Set Up Google Scholar

  1. Go to https://scholar.google.com and log in with a Google account. You can use a personal or institutional account.
  2. Once logged in, select "My Profile" at the top.

  1. If this is a new account, you will be prompted to enter details like your name, email, and academic interests. To get "verified by" the university, enter your TAMU email address.
  2. After saving the information, you will be able to select articles and article groups that belong to you. You can click on the "Follow" button to receive updates on additions and citations to works in your profile.

  1. Using the "+" dropdown, you can add articles to your profile in sets grouped together by author name. Using article groups option makes adding a lot of articles to your profile quick and easy. For any publications that do not show up on Google Scholar's index, you can manually add them by clicking "Add article manually".
  2. To have more control over changes to your profile, you can "Configure article updates" and set it to "Don't automatically update my profile. Send me email tor review and confirm updates." Google recommends auto-updates, but it can lead to unwanted errors since it is managed by AI. 
  3. When set up and connected using your TAMU Law email, you will be added to the TAMU Law Faculty Google Scholar page.

Why Use Google Scholar?

Google Scholar is a freely accessible search engine that indexes the full text and metadata of scholarship across an array of publishing formats and disciplines. Released in November 2004, the Google Scholar index includes most peer-reviewed online academic journals and books, conference papers, theses and dissertations, preprints, abstracts, technical reports, and other scholarly literature, including court opinions and patents.

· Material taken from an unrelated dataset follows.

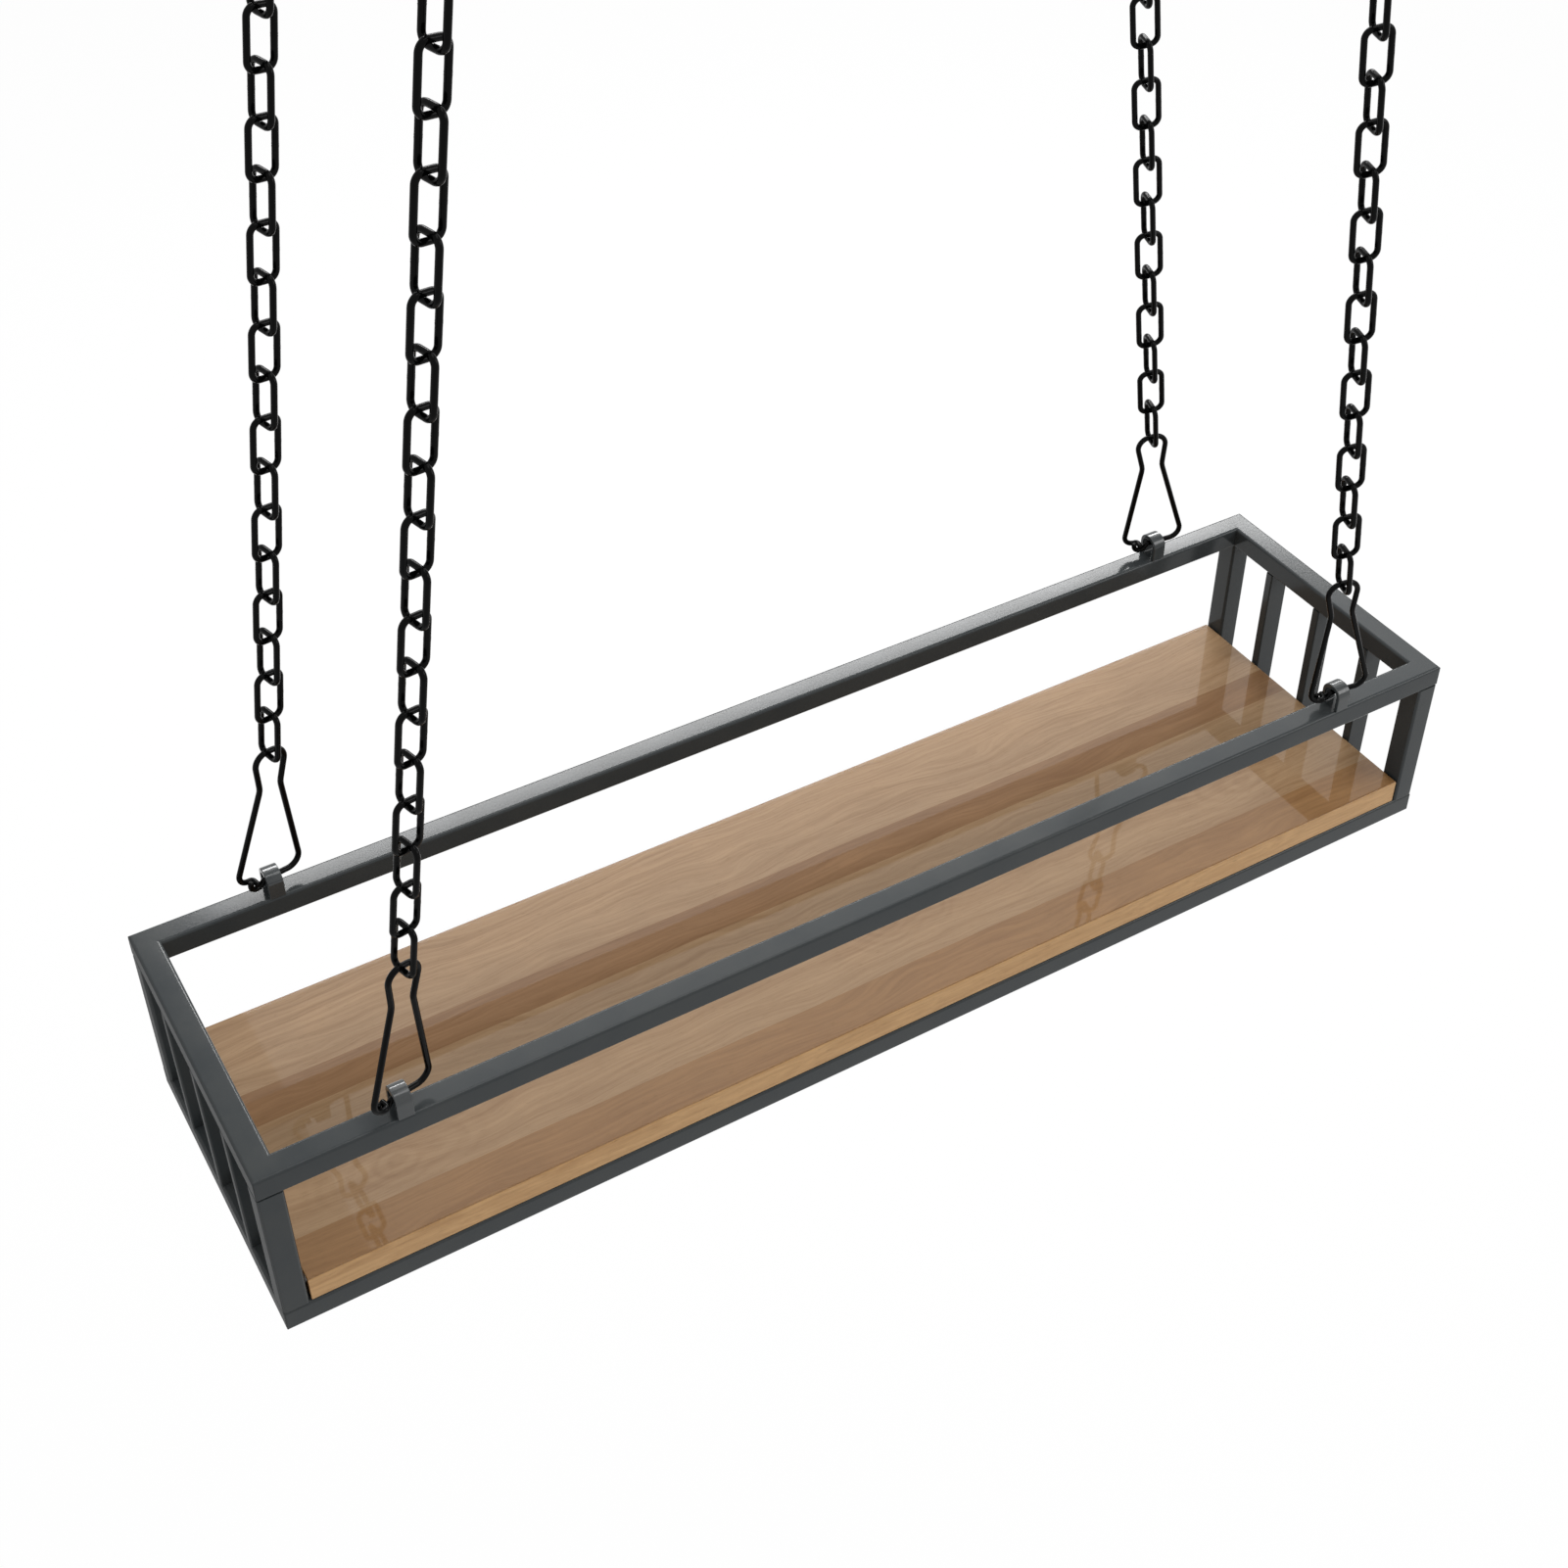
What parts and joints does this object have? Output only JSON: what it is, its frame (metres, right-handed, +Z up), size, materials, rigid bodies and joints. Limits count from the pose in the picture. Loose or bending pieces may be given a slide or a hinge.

Google Scholar's data is not perfectly accurate and is known to exclude some citations of works from some sources and include false positives that count as citations. The system's information is constantly being updated and changed, which explains why citation counts can fluctuate over time (and even go down!). But, even though the data is not perfect, Google Scholar still offers a view into a scholar's overall publication record over time and provides a rough count of total citations and growth over time viewed by calendar years.

Google Scholar "Cited By" and "Citations Per Year" as of February 2023.